In a further alternative embodiment, the present invention may be realized in the form of a computer implemented method of deploying a service comprising steps of deploying computer program code operable to, when deployed into a computer infrastructure and executed thereon, cause the computer system to perform all the steps of the method.
It will be appreciated that the method and components of the preferred embodiment may alternatively be embodied fully or partially in a parallel computing system comprising two or more processors for executing parallel software.
It will be clear to one skilled in the art that many improvements and modifications can be made to the foregoing exemplary embodiment without departing from the scope of the present invention.

Claims

1. A method for processing large scale unstructured data comprising:

receiving streamed input data from live data sources;

deriving emergent patterns in data subsets;

identifying a repeating pattern and corresponding data subset within the emergent patterns;

reducing the identified data subset and identified pattern to a compressed signature; and

storing the streamed input data with the compressed signature and without the identified data subset, wherein the data subset can be rebuilt if necessary using the compressed signature.

2. A method as claimed in claim 1, further comprising a periodic limit and, within the data subset, identifying and not compressing outlier data that may or may not repeat outside the periodic limit.

3. A method as claimed in claim 2, further comprising identifying two or more patterns that repeat with the periodic limit in the same data subset and compressing said two or more patterns into the same compression signature.

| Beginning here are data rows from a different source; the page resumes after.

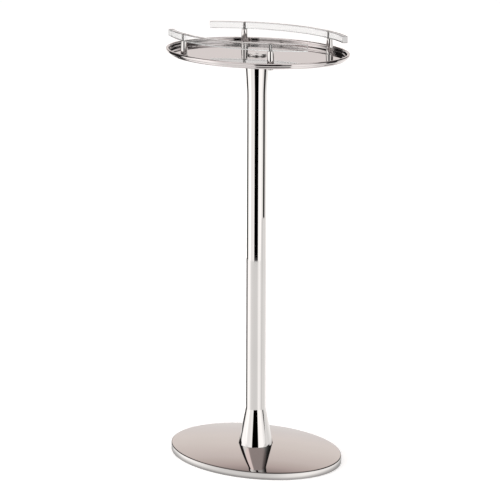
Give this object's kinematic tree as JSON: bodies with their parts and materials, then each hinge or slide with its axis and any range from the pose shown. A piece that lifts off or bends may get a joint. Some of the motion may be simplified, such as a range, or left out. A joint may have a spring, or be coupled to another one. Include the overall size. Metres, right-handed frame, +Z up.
{
  "type": "wine bucket stand",
  "caption": "Free-standing polished pedestal: low domed oval foot plate, slim tapered column and a shallow oval tray with curved clear side bars that keep a bucket in place.",
  "frame": {"origin": "centre of the oval foot, on the floor under the rubber pads", "axes": "+Z up along the column, +X along the long axis of both ovals, +Y towards the rear gallery bar"},
  "size_m": [0.29, 0.23, 0.649],
  "materials": {
    "polished_steel": "mirror polished stainless steel",
    "clear_acrylic": "polished clear acrylic",
    "black_rubber": "matte",
    "zinc_steel": "zinc plated, satin",
    "clear_nylon": "translucent nylon"
  },
  "bodies": {
    "root": {"base_plate": "polished_steel", "foot_pads": "black_rubber", "base_washer": "zinc_steel", "base_nut": "zinc_steel", "lower_dowel": "zinc_steel", "lower_cone": "polished_steel", "column_tube": "polished_steel", "upper_flare": "polished_steel", "tie_rod": "zinc_steel", "upper_dowel": "zinc_steel", "support_disc": "zinc_steel", "tray": "polished_steel", "centre_washer": "clear_nylon", "centre_cap": "polished_steel", "post_front_left": "polished_steel", "post_front_right": "polished_steel", "post_rear_left": "polished_steel", "post_rear_right": "polished_steel", "rail_washers": "clear_nylon", "post_bolt_washers": "zinc_steel", "post_bolts": "zinc_steel", "rear_rail": "clear_acrylic", "rear_rail_screws": "polished_steel", "front_rail": "clear_acrylic", "front_rail_screws": "polished_steel"}
  },
  "joints": []
}
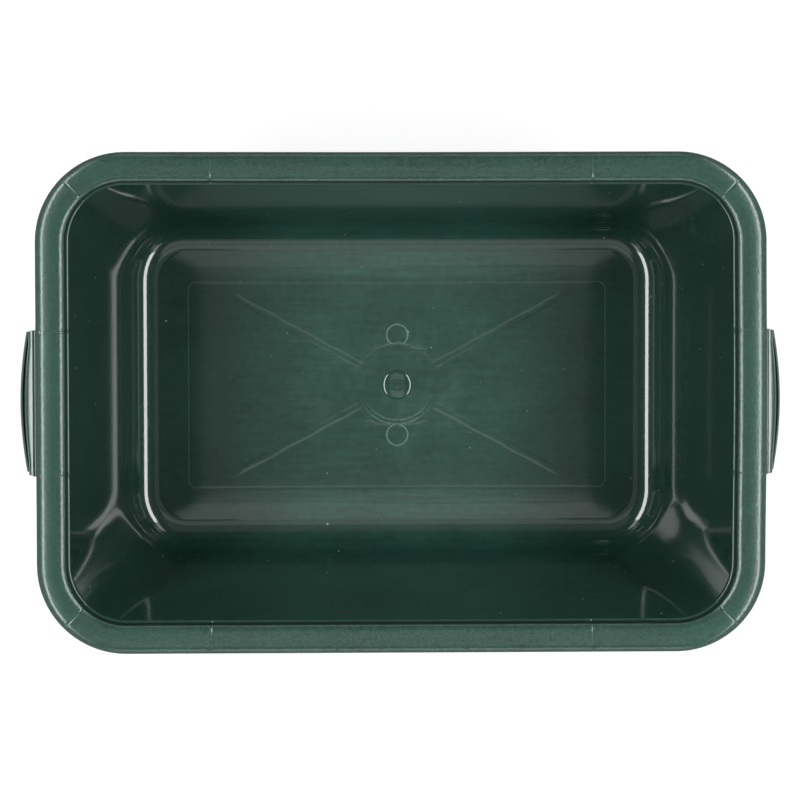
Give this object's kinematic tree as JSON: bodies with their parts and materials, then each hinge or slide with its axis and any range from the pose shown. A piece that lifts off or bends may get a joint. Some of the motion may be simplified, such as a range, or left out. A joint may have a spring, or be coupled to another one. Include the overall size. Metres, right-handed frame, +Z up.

4. A method as claimed in claim 1, wherein the compressed signature comprises any compressed representation or generalized equation of the data subset.

5. A method as claimed in claim 1, further comprising identifying and flagging from the emergent patterns: new patterns; feature-rich patterns; and/or non-significant correlations.

6. A method as claimed in claim 1, wherein an emergent pattern is derived by applying real-time analytics techniques.